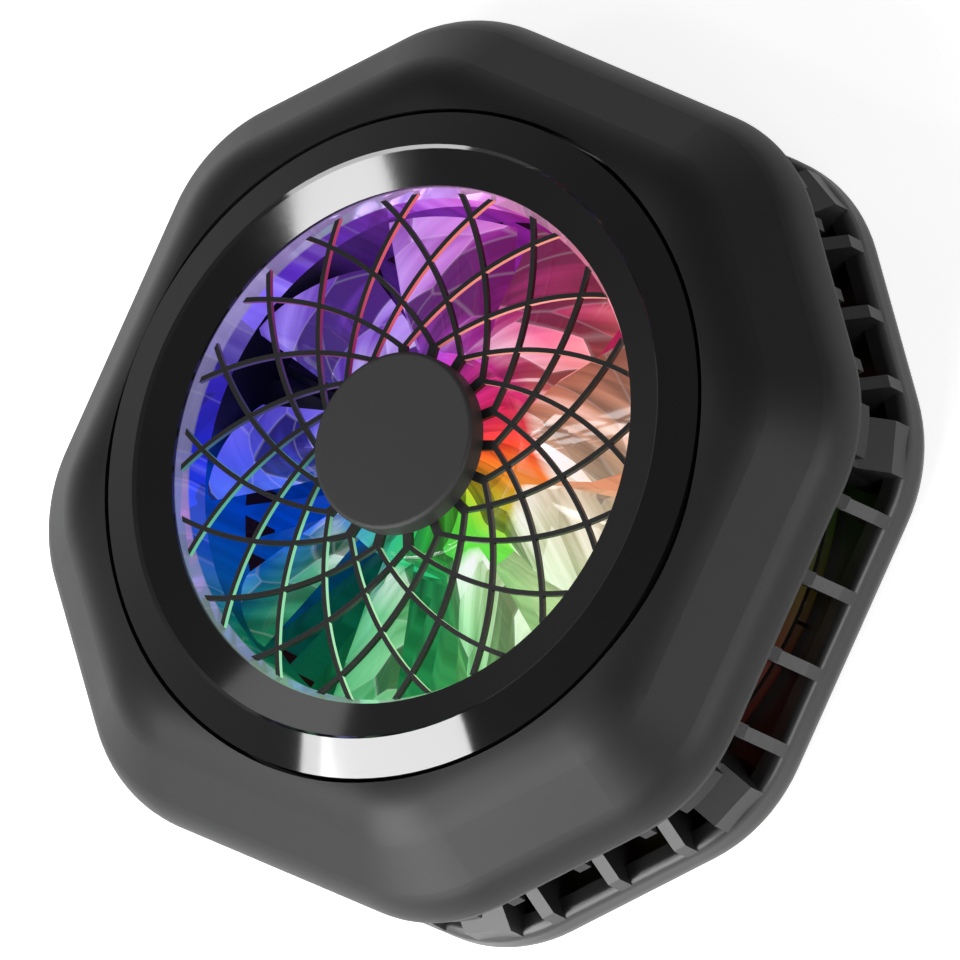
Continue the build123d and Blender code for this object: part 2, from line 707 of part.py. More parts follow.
# Grille: two mirrored hands of curved wires that cross between the hub and the light ring
flare_share = (grille_rise - light_flare_start) / (light_height - light_flare_start)
wire_reach = light_inner_radius + light_flare * flare_share - running_gap


def wire_point(radius, angle):
    """A point of a wire's curve, by its distance and turn from the wire's start."""
    return (radius * cos(radians(angle)), radius * sin(radians(angle)))


with BuildSketch() as wire:
    with BuildLine():
        ThreePointArc(
            wire_point(node_radius, 0),
            wire_point(duct_radius * wire_middle_share, wire_middle_turn),
            wire_point(duct_radius * wire_end_share, wire_end_turn),
        )
    trace(line_width=wire_width)
with BuildPart() as grille:
    with BuildSketch(Plane.XY.offset(grille_seat)):
        with PolarLocations(0, wires_per_hand, start_angle=wire_start):
            add(wire.sketch)
            add(mirror(wire.sketch, about=Plane.XZ, mode=Mode.PRIVATE))
        with PolarLocations(boss_radius - fit, wires_per_hand, start_angle=wire_start):
            Rectangle(node_radius - boss_radius + 2 * fit, 2 * wire_width, align=(Align.MIN, Align.CENTER))
        Circle(wire_reach, mode=Mode.INTERSECT)
        Circle(boss_radius)
    extrude(amount=wire_height)
    with BuildSketch(Plane.XY.offset(grille_seat - boss_drop)):
        Circle(boss_radius)
    extrude(amount=boss_drop + cap_rise)
    with BuildSketch(Plane.XY.offset(grille_seat + cap_rise)):
        Circle(cap_peg_radius + running_gap)
    extrude(amount=-cap_peg_length - fit, mode=Mode.SUBTRACT)

# Hub cap: plain disc on a peg
with BuildPart() as hub_cap:
    with BuildSketch(Plane.XY.offset(grille_seat + cap_rise)):
        Circle(cap_radius)
    extrude(amount=cap_thickness)
    fillet(hub_cap.edges().group_by(Axis.Z)[-1], cap_edge)
    with BuildSketch(Plane.XY.offset(grille_seat + cap_rise)):
        Circle(cap_peg_radius)
    extrude(amount=-cap_peg_length)

# Control board behind the socket's block, with its chips and the power socket
with BuildPart() as control_board:
    with BuildSketch(Plane.XY.offset(board_bottom)):
        with Locations((0, port_back)):
            Rectangle(control_board_width, socket_back - port_back, align=(Align.CENTER, Align.MIN))
    extrude(amount=pcb_thickness)
with BuildPart() as board_chips:
    chip_x = socket_width / 2 + fit + chip_width / 2
    with BuildSketch(Plane.XY.offset(socket_bottom)):
        with Locations((-chip_x, port_back + fit), (chip_x, port_back + fit)):
            Rectangle(chip_width, chip_length, align=(Align.CENTER, Align.MIN))
    extrude(amount=chip_height)


def socket_outline(inset):
    """The power socket's rounded outline, drawn in by an inset."""
    with BuildSketch() as outline:
        RectangleRounded(
            socket_width - 2 * inset, socket_height - 2 * inset, socket_height / 2 - inset - running_gap
        )
    return outline.sketch


with BuildPart() as socket_shell:
    with BuildSketch(Plane.XZ.offset(-socket_back)):
        with Locations((0, socket_middle)):
            add(socket_outline(0))
    extrude(amount=socket_depth)
    with BuildSketch(Plane.XZ.offset(-socket_back + socket_sheet)):
        with Locations((0, socket_middle)):
            add(socket_outline(socket_sheet))
    extrude(amount=socket_depth, mode=Mode.SUBTRACT)
with BuildPart() as socket_tongue:
    with BuildSketch(Plane.XZ.offset(-socket_back + socket_sheet)):
        with Locations((0, socket_middle)):
            add(socket_outline(socket_sheet))
    extrude(amount=tongue_base)
    with BuildSketch(Plane.XZ.offset(-socket_back + socket_sheet)):
        with Locations((0, socket_middle)):
            Rectangle(tongue_width, tongue_height)
    extrude(amount=socket_depth - socket_sheet - tongue_base)


def screw(head_radius, head_height, radius, length):
    """A pan-head screw with a cross recess, its head's seat at the origin and its tip at -Z."""
    with BuildPart() as made:
        with BuildSketch():
            Circle(head_radius)
        extrude(amount=head_height)
        fillet(made.edges().group_by(Axis.Z)[-1], head_height / 3)
        with BuildSketch():
            Circle(radius)
        extrude(amount=-length)
        with BuildSketch(Plane.XY.offset(head_height)):
            Rectangle(head_radius, recess_width)
            Rectangle(recess_width, head_radius)
        extrude(amount=-recess_depth, mode=Mode.SUBTRACT)
    return made.part


# Screws: through the rear cover into the front cover, sink to rear cover, fan frame to sink
housing_head_seat = back_height + counterbore_depth
with BuildPart() as housing_screws:
    with Locations(*upside_down(housing_head_seat)):
        add(screw(screw_head_radius, screw_head_height, screw_radius, meet_height + screw_bite - housing_head_seat))
with BuildPart() as sink_screws:
    with Locations((0, 0, fin_bottom)):
        with PolarLocations(sink_boss_place, sink_screw_count, start_angle=sink_screw_turn):
            add(screw(small_head_radius, small_head_height, small_screw_radius, fin_bottom - floor_height - fit))
with BuildPart() as fan_screws:
    with Locations((0, 0, duct_bottom)):
        with PolarLocations(fan_screw_place, strut_count, start_angle=fan_screw_turn):
            add(screw(small_head_radius, small_head_height, small_screw_radius, frame_plate + small_screw_bite))

pieces = {
    "front_cover": front_cover,
    "trim_ring": trim_ring,
    "grille": grille,
    "hub_cap": hub_cap,
    "light_ring": light_ring,
    "led_board": led_board,
    "leds": leds,
    "fan_frame": fan_frame,
    "impeller": impeller,
    "rotor_yoke": rotor_yoke,
    "rotor_magnet": rotor_magnet,
    "shaft": shaft,
    "bearing": bearing,
    "retaining_clip": retaining_clip,
    "stator_core": stator_core,
    "stator_coils": stator_coils,
    "motor_board": motor_board,
    "heat_sink": heat_sink,
    "hot_ceramic": hot_ceramic,
    "pellets": pellets,
    "cold_ceramic": cold_ceramic,
    "insulation_frame": insulation_frame,
    "cold_plate": cold_plate,
    "contact_pad": contact_pad,
    "magnets": magnets,
    "shunt_ring": shunt_ring,
    "control_board": control_board,
    "board_chips": board_chips,
    "socket_shell": socket_shell,
    "socket_tongue": socket_tongue,
    "rear_cover": rear_cover,
    "housing_screws": housing_screws,
    "sink_screws": sink_screws,
    "fan_screws": fan_screws,
}
os.makedirs("parts", exist_ok=True)
for name, piece in pieces.items():
    piece.part.label = name
    export_step(piece.part, f"parts/{name}.step")
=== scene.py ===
"""Looks of a phone cooling fan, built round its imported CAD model. Metres, with +Z out of the fan's front."""

import bpy
import numpy as np
from mathutils import Matrix


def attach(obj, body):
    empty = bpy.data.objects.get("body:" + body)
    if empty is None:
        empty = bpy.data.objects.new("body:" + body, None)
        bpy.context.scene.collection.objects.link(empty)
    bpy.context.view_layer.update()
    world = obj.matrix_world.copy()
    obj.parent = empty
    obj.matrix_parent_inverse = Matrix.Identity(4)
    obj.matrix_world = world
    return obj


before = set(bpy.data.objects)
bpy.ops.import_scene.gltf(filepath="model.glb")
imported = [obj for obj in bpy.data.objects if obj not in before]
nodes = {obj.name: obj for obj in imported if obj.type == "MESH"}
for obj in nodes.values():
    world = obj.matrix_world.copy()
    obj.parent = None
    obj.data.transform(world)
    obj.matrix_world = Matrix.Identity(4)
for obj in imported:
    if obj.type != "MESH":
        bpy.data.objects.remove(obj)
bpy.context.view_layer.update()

# Front cover and rear cover: two mouldings in one black ABS, spark-eroded to a fine, even matt.
# The cover closes over the fan from the front, and the tray carries the vent ribs behind it.
MM = 0.001
FINE_GRAIN, SLOW_SHADE, WEAR_PATCHES = 4200.0, 90.0, 420.0  # noise per metre
GRAIN_RELIEF = 0.03 * MM
RUBBED_WIDTH, RUBBED_SHARE, RUBBED_PALER = 0.15 * MM, 0.6, 2.2
RUBBED_TURN, RUBBED_NOISE = (0.985, 0.80), (0.40, 0.62)  # cosine and noise, from unworn to fully worn


def start_material(name):
    """A new node material, with its tree and its Principled shader."""
    made = bpy.data.materials.new(name)
    made.use_nodes = True
    tree = made.node_tree
    return made, tree, tree.nodes["Principled BSDF"]


def feed(tree, socket, value):
    """Gives an input socket another node's output, a colour, a vector or a number."""
    if isinstance(value, bpy.types.NodeSocket):
        tree.links.new(value, socket)
    elif socket.type == "RGBA":
        socket.default_value = (*value, 1.0)
    else:
        socket.default_value = value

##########

WHAT THE EXERCISE ASKS – Every line from the one containing "for name, piece" through the one containing "obj.matrix_world = world" is to be given again exactly, both ends included, and no line outside that range.

THE RESPONSE –
for name, piece in pieces.items():
    piece.part.label = name
    export_step(piece.part, f"parts/{name}.step")
=== scene.py ===
"""Looks of a phone cooling fan, built round its imported CAD model. Metres, with +Z out of the fan's front."""

import bpy
import numpy as np
from mathutils import Matrix


def attach(obj, body):
    empty = bpy.data.objects.get("body:" + body)
    if empty is None:
        empty = bpy.data.objects.new("body:" + body, None)
        bpy.context.scene.collection.objects.link(empty)
    bpy.context.view_layer.update()
    world = obj.matrix_world.copy()
    obj.parent = empty
    obj.matrix_parent_inverse = Matrix.Identity(4)
    obj.matrix_world = world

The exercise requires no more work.